Are you looking to improve your coaching skills this summer? Do you have an imposing stack of professional texts teetering next to your bed? Do you have ambitions to purge and organize your office? Here’s my advice for how you might best improve your coaching (or teaching or leadership) skills this summer: Stop working completely. Turn your professional brain off. Leave it all for a few weeks.
I’m not the first to say this—I hope you’ve listened to others clamoring for rest and downtime and boredom. This recent article blew my mind with this sentence: “Protecting and practicing fallow time is an act of resistance. ...”
I’m writing this blog from Spain, which is the last leg of a four-week slow jaunt with my family in Europe. When I told a taxi driver that we were traveling for this long, she was shocked. Most Americans, she’d learned, only get two weeks of vacation per year. She congratulated us for taking this much time off and wanted to understand why Americans don’t value vacation. “Every Spaniard takes August off,” she said. “Even those who don’t have money go camping or they just stay home and rest. We have to.”
Here, in Spain, many businesses close for several hours in the afternoon—for a long lunch and a nap. You’ve probably heard about this before—I had, but it’s a different thing to feel it and see it and also to experience it. It makes you think about what really matters.
I have a 15-year-old son, and at home meals are often a rushed ordeal, fragmented by my own compulsions to take care of some business or another, by my son’s urgency to return to homework or Snapchat. Here, over our slow meals, without access to Wi-Fi, we’ve had beautiful and troubling conversations about masculinity, identity, community, and climate change. These conversations need time—and with time they allow us to connect more deeply, to find insight and understanding, to really listen to each other.
When you stop working, when you turn completely away from your professional life, your mind can wander and follow the whispers that beckon it, that intrigue it, that we usually have to turn from so we can stay focused on work. Those whispers often lead us to parts of ourselves that yearn for attention. That will ultimately help us become more compassionate, curious people. And compassion and curiosity are key to being an effective coach.

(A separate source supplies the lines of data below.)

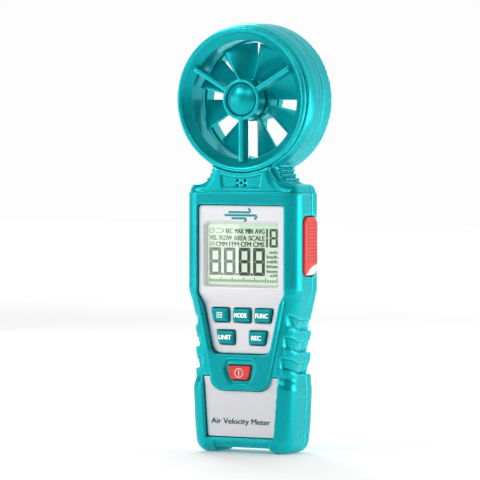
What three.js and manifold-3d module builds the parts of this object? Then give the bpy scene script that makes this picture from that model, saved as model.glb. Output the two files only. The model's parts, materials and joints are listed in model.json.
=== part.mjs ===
// Handheld vane anemometer: a ducted impeller head on a bar-shaped meter with a display and keypad.
// Units are millimetres. +Z is up and the front faces -Y. Shapes are drawn with the parting plane of
// the case at Y = 0, and the finished group then stands with its middle over the origin.
import * as THREE from 'three';
import { mergeVertices } from 'three/addons/utils/BufferGeometryUtils.js';
import Module from 'manifold-3d';

const wasm = await Module();
wasm.setup();

// ---------- driving dimensions ----------
const GAP = 0.3;                    // clearance between neighbouring pieces
const FRONT_MOST = 13.9;            // reach of the hub cap and power key in front of the parting plane
const REAR_MOST = 10.1;             // reach of the door's finger ridges behind it
const HEAD_Z = 141.2;               // height of the duct's axis
const DUCT_R = 24.2;
const BEZEL_R = 29.0;
const SHELL_R = 30.6;
const CASE_FRONT = -13.3;           // crest of the rim round the faceplates
const CASE_REAR = 9.7;
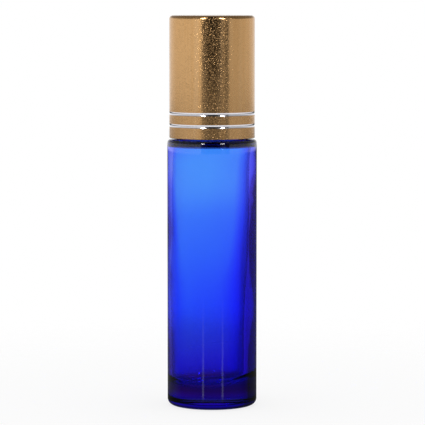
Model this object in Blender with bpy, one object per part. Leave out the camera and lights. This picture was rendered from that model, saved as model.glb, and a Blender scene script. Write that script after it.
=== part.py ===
"""A roll-on bottle for 10 ml of perfume or oil, standing closed on its base.

Its six pieces share the Z axis. A steel ball rolls in a plastic housing, which is snapped into the
neck of a thick glass bottle. The cap is a drawn aluminium shell over a moulded liner that screws on
the neck, with a foam pad that presses on the ball. Widths build up from the ball outwards, so what
goes round it still fits when a size changes. Heights count from the table.
"""

import math

import bmesh
import bpy

MM = 0.001

# Gaps between pieces
snug_gap = 0.1 * MM  # pressed, snapped or pushed together
running_gap = 0.15 * MM  # round the ball, and between the two threads
seat_gap = 0.3 * MM  # between a piece and what it comes down on

# Ball
ball_radius = 4.8 * MM
ball_rise = 1.3 * MM  # from the rim of the neck up to the ball's centre

# Roller housing
socket_wall = 0.3 * MM  # the least wall, where the socket passes through the neck
plug_length = 7.6 * MM
plug_chamfer = 0.6 * MM
plug_ring_depth = 0.25 * MM
plug_ring_width = 1.0 * MM
plug_ring_shares = (0.12, 0.5)  # of the plug's straight length, up to the middle of each ring
seat_width = 0.5 * MM  # the cone between the socket and the feed hole
feed_flare = 0.7 * MM
flange_step = 0.4 * MM  # how far the flange stays inside the neck's own width
flange_thickness = 0.9 * MM
cup_wall = 1.3 * MM
cup_round = 0.6 * MM

# Glass body
body_radius = 9.9 * MM
body_height = 59.2 * MM  # up to the flat of the shoulder
shoulder_round = 0.75 * MM
heel_round = 1.45 * MM
foot_ring_width = 1.65 * MM  # the flat ring that the bottle stands on
punt_depth = 0.6 * MM  # of the shallow hollow inside that ring
floor_thickness = 4.1 * MM
floor_round = 1.7 * MM
lower_wall = 1.6 * MM
upper_wall = 1.3 * MM
shoulder_wall = 1.75 * MM
roof_round = 0.6 * MM
throat_round = 1.0 * MM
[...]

I was surprised to find how much sadness percolated up in me during this vacation. Some years ago, a close friendship ended. I thought I’d processed it. I thought I was over it. But slow downtime opened that well of grief. I can’t see the bottom of this grief right now, but it’s OK. It’s good to see those things that usually lie outside of awareness but that influence our daily actions.
You take whoever you are into your coaching sessions. You will listen to the teachers and leaders you coach through your own life, your own thoughts and feelings and beliefs and emotions. When you aren’t clear about what is yours and what is theirs, you will take things personally, your experience of the other person will be distorted, you won’t be as effective in serving them.
You need downtime and vacation and time to rest and wander and reflect and contemplate—and also to have fun—so that you can know yourself better, so that you can be a better coach. But also: You need time off because this world is beautiful and our inner lives are fascinating and we deserve time to enjoy them.
On this jaunt (in Rome, Malta, and Barcelona) I’ve also met (figuratively) some phenomenal artists: Antoni Gaudí and Joan Miró and many others whose names will never be known, who constructed ancient temples and art and mosaics and tapestries. I’ve entertained my insatiable curiosity about history. I’ve journaled and photographed and doodled and napped in the sun and floated in the Mediterranean. I haven’t been 100 percent off work, (this is a goal) but even at 90 percent off, it’s been invaluable. I know that I’ll be a much better coach, teacher, writer, leader, mother, and partner because I’ve had this time off.
One last thing: Disconnecting from our phones and social media is a must. Try it even for a day or a weekend. If you can’t get away, create a mini-vacation at home. Replace the professional texts with fiction or poetry or a compelling memoir. Plan a slow lunch with someone you love. Wander in your neighborhood and sit by a tree. If I had resources, I’d fund studies to evaluate the impact of vacation on coaches, because I’d love to prove that a good vacation makes us far more effective at our practice and to serve kids. Try it and let me know what happens.